Intervention de Marietta Karamanli

Séance en hémicycle du mardi 29 janvier 2019 à 15h00
Délai d'intervention du juge des libertés et de la détention en rétention administrative à mayotte — Discussion générale

Photo issue du site de l'Assemblée nationale ou de WikipediaMarietta Karamanli :

Nous sommes amenés à débattre d'une proposition de loi visant à corriger une erreur commise dans la précipitation lors de l'examen au Sénat d'une disposition relative à Mayotte. Voilà qui illustre bien la façon de travailler au Parlement.

Par-delà la disposition elle-même et du correctif dont elle fait l'objet, c'est surtout la méthode qui pose problème. Cela n'aurait pas dû se produire ; nous ne devrions pas siéger dans cet hémicycle depuis 16 heures pour corriger des erreurs sans même être certains d'améliorer la situation, encombrant ainsi l'ordre du jour alors que nous avons d'autres textes à examiner.

J'insisterai sur deux ou trois aspects du problème, que nous avons évoqués lors de l'examen du projet de loi asile et immigration. Plusieurs dispositions exceptionnelles ont été prises s'agissant de Mayotte. Certes, ce département subit une forte immigration, mobilisant tous les services concernés. Toutefois, certaines dispositions, résultant d'une confusion des questions et des genres, ne sont pas susceptibles d'améliorer la situation.

Souvenez-vous, mes chers collègues, nous avons débattu ici de la nationalité. Or nous savons très bien que naître dans un département comme Mayotte ne confère pas nécessairement la nationalité française à un enfant. Les choses sont plus complexes que cela. Ainsi, on fait l'amalgame de plusieurs sujets, croyant améliorer la situation de Mayotte.

Comme l'ont rappelé nos collègues, quels que soient leur bord politique et les convictions qu'ils défendent, ce n'est pas ainsi que nous résoudrons les problèmes du territoire de Mayotte. Faute d'un dialogue avec les autorités et les populations des îles environnantes, nous n'avancerons pas plus rapidement.

Nous voici donc occupés à débattre d'un correctif qui ne changera rien, et qui aggravera même la situation prévalant dans l'île, me semble-t-il, en matière de rétention administrative. Comme l'ont constaté et rappelé toutes les associations, le maintien en rétention pendant cinq jours était en vigueur auparavant. En fin de compte, nous y revenons.

Cela a-t-il permis de mieux traiter les personnes détenues en rétention administrative ? Malheureusement, non. Cela a-t-il donné au juge des libertés et de la détention la possibilité de se prononcer en utilisant intégralement ce délai ? Non. Le juge est saisi dans un délai de quarante-huit heures, mais les retours massifs ont lieu simultanément.

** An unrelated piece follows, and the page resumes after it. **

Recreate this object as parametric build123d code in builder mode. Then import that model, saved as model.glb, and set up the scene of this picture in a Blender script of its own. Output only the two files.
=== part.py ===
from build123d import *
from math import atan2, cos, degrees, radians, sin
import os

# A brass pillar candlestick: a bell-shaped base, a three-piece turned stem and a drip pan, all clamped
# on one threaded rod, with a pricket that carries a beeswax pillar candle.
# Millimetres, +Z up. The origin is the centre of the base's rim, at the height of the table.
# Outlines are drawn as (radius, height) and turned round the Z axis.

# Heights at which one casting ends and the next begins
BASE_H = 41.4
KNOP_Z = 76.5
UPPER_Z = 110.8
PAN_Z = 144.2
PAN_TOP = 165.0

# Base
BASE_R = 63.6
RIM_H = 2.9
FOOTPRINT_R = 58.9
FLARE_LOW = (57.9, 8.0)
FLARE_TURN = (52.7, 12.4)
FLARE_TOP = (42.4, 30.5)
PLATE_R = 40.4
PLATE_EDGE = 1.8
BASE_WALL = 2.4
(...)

Par ailleurs, plusieurs cas de rétention administrative d'enfants ont été signalés. Nous battons tous les records ! Les associations disent très clairement que certains passages devant le juge sont trop brefs et que les nouvelles dispositions n'ont pas eu de conséquences positives sur la situation à Mayotte.

Le juge des libertés et de la détention pourrait être saisi dans un délai de quarante-huit heures de détention – au lieu du délai de cinq jours auparavant en vigueur mais, compte tenu de la situation mahoraise, la multiplication des recours contentieux est peu probable. En fin de compte, on en vient directement à des retours.

Les associations mettent en accusation une politique de privation de liberté qui ne parvient pas à faire diminuer les chiffres, au contraire : entre 2011 et 2015, 93 147 personnes ont subi un éloignement forcé, précise la CIMADE.

Comment faire évoluer la situation ? L'association Solidarité Mayotte souhaiterait par exemple la généralisation des procédures utilisant les empreintes pour établir avec certitude l'identité des personnes retenues, puisque c'est ce qui prend aujourd'hui du temps. Malheureusement, les propositions des associations ne sont pas retenues.

Cette proposition de loi vise à corriger une erreur ; ce sera fait, puisque c'est la majorité qui l'a déposée. Mais, sur le fond, rien ne changera.

Mes regrets portent principalement sur la forme : parlementaire depuis dix ans, j'ai rarement vu une telle façon de travailler, dans la précipitation, sans bilan des textes précédents, sans évaluation.